What you are asked to do:
Below are records; quote them exactly from the first line through the line that contains "const TOP_HEIGHT = 5.3;".
□ □ □ □
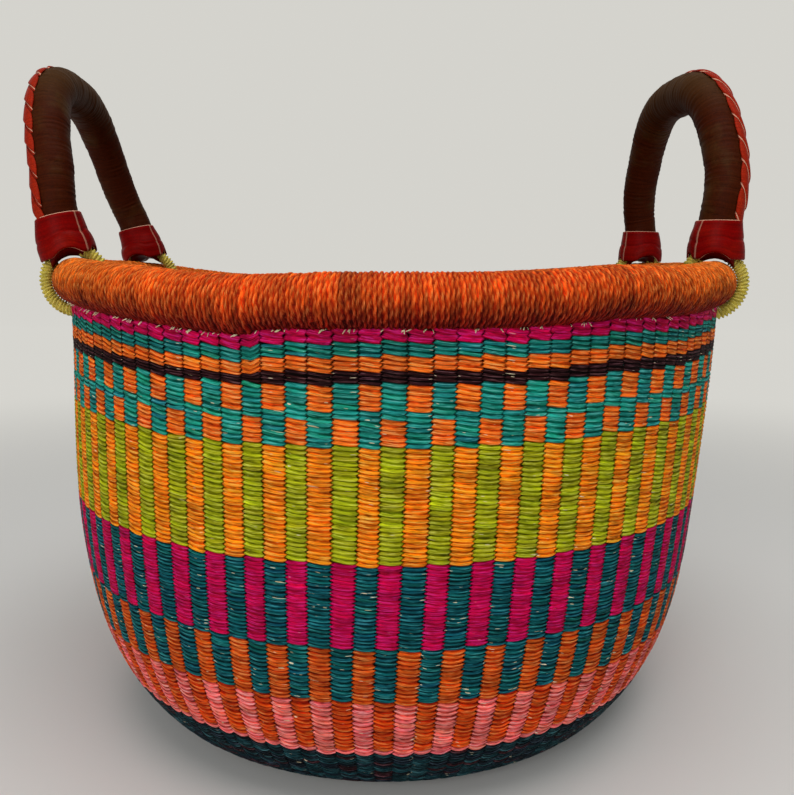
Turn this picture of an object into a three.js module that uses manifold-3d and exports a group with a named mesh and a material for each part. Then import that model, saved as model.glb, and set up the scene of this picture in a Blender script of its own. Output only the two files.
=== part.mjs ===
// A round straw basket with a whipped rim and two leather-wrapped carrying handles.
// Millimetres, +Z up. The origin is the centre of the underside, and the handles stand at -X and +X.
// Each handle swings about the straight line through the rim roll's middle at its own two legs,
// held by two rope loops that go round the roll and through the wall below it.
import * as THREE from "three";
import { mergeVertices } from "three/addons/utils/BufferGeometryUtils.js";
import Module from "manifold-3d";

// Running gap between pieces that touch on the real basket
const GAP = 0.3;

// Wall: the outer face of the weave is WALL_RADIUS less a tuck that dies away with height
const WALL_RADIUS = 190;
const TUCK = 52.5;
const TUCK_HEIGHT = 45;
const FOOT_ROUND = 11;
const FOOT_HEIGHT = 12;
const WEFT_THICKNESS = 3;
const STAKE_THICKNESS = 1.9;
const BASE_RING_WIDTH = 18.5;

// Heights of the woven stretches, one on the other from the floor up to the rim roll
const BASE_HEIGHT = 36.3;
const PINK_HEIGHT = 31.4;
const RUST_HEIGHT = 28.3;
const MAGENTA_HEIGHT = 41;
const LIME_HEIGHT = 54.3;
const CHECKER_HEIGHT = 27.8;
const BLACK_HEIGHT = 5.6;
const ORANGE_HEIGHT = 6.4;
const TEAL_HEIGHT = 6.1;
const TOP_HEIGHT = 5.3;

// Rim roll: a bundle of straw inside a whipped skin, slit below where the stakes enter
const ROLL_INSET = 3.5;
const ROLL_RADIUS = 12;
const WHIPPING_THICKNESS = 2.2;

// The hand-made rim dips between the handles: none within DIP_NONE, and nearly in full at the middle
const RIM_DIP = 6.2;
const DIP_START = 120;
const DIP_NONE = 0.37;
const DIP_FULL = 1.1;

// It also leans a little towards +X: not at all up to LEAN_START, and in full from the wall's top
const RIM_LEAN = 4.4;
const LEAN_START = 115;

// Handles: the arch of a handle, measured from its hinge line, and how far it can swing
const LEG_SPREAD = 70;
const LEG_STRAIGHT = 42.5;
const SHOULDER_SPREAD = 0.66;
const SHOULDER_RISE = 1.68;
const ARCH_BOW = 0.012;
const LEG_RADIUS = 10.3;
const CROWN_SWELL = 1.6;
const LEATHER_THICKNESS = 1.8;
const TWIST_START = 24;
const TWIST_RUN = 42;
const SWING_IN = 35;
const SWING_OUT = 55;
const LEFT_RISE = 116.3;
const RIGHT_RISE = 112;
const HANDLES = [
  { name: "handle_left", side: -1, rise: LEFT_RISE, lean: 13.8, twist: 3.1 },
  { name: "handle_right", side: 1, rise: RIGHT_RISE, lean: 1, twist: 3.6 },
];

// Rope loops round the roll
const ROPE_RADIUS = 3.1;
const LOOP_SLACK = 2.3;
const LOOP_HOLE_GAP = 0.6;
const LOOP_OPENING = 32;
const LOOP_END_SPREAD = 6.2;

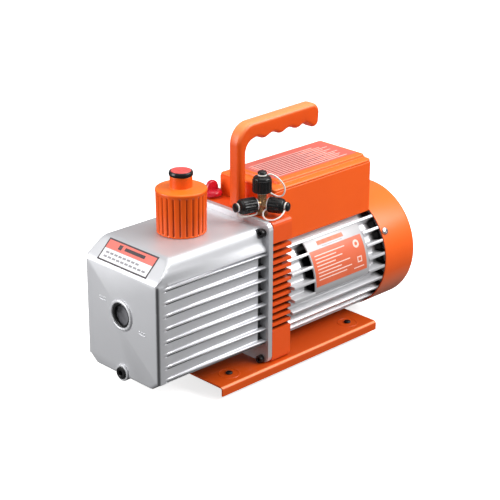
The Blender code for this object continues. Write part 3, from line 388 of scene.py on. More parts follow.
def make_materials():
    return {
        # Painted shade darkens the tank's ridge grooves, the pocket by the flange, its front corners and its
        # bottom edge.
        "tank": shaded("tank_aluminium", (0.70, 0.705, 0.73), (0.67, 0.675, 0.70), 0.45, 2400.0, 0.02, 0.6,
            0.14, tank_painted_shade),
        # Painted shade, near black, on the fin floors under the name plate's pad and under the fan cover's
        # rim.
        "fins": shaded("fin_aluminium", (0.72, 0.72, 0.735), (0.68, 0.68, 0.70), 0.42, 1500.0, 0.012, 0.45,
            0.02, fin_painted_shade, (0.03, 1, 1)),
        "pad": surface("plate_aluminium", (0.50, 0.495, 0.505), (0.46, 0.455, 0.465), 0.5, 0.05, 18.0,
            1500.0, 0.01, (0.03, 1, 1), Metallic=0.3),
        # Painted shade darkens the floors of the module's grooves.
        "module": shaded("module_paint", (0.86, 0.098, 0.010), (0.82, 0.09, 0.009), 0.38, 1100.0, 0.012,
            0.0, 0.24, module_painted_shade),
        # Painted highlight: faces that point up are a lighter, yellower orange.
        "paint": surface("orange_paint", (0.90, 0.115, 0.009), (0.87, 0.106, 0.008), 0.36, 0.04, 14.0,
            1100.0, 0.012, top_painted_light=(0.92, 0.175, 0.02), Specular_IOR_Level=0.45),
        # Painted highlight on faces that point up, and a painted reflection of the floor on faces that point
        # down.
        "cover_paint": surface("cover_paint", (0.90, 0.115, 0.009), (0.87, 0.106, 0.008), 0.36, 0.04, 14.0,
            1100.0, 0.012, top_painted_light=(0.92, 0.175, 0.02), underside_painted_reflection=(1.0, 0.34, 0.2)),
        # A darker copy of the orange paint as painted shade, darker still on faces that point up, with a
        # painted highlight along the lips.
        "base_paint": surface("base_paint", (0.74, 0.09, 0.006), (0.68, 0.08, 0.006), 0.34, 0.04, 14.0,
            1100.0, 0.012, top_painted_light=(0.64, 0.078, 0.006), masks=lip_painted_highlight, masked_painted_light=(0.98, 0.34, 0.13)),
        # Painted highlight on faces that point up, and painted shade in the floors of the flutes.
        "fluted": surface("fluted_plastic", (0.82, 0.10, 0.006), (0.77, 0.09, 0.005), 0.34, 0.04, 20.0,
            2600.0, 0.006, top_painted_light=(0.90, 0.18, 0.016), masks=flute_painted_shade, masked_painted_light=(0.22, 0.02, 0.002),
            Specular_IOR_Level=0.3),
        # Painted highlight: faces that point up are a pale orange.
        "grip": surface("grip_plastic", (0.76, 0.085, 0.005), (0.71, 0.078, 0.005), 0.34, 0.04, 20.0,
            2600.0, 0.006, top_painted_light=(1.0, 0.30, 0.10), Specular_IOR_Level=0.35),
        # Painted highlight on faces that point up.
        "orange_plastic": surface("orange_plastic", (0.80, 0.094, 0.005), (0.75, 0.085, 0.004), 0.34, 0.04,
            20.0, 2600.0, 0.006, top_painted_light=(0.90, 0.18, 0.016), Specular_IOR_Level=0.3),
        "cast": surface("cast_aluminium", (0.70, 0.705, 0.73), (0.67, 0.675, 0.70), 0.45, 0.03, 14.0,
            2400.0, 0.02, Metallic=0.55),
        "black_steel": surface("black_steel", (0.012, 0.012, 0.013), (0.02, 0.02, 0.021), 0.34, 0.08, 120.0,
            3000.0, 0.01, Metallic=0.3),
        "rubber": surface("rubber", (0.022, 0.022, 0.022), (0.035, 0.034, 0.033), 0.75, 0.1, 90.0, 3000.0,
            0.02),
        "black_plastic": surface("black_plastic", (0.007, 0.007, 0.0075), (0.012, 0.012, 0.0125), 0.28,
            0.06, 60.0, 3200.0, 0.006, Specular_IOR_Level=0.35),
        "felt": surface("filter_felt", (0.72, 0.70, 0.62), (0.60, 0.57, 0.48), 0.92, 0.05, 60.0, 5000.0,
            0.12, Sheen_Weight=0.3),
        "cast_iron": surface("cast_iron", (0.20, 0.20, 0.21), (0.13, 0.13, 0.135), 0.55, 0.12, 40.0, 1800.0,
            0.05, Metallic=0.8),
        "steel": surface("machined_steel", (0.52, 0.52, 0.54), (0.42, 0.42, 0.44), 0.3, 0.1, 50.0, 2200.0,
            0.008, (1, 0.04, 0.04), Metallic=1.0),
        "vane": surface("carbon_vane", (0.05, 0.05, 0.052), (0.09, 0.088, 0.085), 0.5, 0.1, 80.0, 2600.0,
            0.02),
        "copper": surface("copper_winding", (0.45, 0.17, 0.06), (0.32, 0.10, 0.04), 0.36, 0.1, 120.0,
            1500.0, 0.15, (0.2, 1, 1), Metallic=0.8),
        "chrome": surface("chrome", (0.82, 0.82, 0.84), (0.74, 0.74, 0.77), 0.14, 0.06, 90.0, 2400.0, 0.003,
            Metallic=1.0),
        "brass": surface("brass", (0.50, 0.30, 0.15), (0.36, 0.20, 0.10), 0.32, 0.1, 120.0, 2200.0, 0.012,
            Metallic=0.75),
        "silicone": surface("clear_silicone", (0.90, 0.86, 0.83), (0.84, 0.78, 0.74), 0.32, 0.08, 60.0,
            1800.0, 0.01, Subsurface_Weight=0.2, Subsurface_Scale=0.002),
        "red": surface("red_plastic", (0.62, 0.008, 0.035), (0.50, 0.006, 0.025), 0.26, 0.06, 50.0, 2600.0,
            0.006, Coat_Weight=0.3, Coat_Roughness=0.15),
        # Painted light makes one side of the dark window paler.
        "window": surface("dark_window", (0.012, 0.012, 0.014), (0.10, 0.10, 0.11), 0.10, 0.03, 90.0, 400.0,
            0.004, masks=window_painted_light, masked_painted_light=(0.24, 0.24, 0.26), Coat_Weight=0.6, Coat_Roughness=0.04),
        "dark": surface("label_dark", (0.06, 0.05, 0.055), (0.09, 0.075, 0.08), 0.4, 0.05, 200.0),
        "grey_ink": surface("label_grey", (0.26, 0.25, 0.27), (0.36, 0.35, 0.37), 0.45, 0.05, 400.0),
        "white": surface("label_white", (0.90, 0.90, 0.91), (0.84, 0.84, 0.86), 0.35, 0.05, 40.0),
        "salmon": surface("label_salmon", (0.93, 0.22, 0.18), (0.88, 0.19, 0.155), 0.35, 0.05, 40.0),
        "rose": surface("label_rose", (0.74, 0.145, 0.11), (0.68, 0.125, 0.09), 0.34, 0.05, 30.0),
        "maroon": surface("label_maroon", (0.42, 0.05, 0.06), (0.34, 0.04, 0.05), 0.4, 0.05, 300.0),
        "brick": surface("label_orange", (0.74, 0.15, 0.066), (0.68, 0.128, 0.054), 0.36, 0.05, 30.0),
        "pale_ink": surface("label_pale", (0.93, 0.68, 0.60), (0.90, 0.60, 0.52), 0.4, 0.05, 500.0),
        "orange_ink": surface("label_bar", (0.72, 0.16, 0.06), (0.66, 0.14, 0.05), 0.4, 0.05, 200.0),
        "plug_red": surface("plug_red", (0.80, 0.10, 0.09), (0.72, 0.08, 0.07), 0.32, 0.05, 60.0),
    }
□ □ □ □
Solution to the problem:
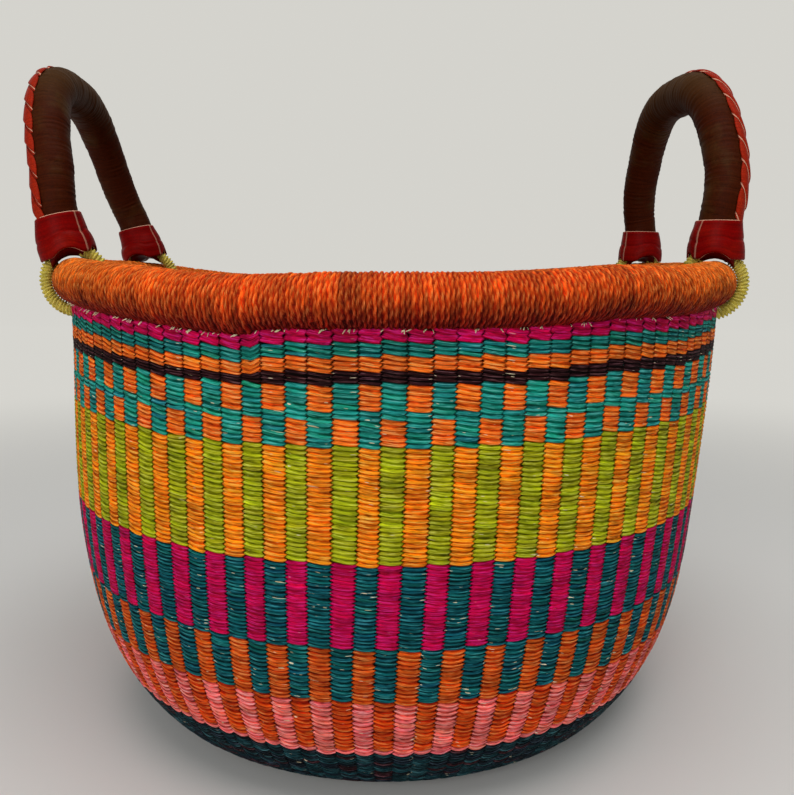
Turn this picture of an object into a three.js module that uses manifold-3d and exports a group with a named mesh and a material for each part. Then import that model, saved as model.glb, and set up the scene of this picture in a Blender script of its own. Output only the two files.
=== part.mjs ===
// A round straw basket with a whipped rim and two leather-wrapped carrying handles.
// Millimetres, +Z up. The origin is the centre of the underside, and the handles stand at -X and +X.
// Each handle swings about the straight line through the rim roll's middle at its own two legs,
// held by two rope loops that go round the roll and through the wall below it.
import * as THREE from "three";
import { mergeVertices } from "three/addons/utils/BufferGeometryUtils.js";
import Module from "manifold-3d";

// Running gap between pieces that touch on the real basket
const GAP = 0.3;

// Wall: the outer face of the weave is WALL_RADIUS less a tuck that dies away with height
const WALL_RADIUS = 190;
const TUCK = 52.5;
const TUCK_HEIGHT = 45;
const FOOT_ROUND = 11;
const FOOT_HEIGHT = 12;
const WEFT_THICKNESS = 3;
const STAKE_THICKNESS = 1.9;
const BASE_RING_WIDTH = 18.5;

// Heights of the woven stretches, one on the other from the floor up to the rim roll
const BASE_HEIGHT = 36.3;
const PINK_HEIGHT = 31.4;
const RUST_HEIGHT = 28.3;
const MAGENTA_HEIGHT = 41;
const LIME_HEIGHT = 54.3;
const CHECKER_HEIGHT = 27.8;
const BLACK_HEIGHT = 5.6;
const ORANGE_HEIGHT = 6.4;
const TEAL_HEIGHT = 6.1;
const TOP_HEIGHT = 5.3;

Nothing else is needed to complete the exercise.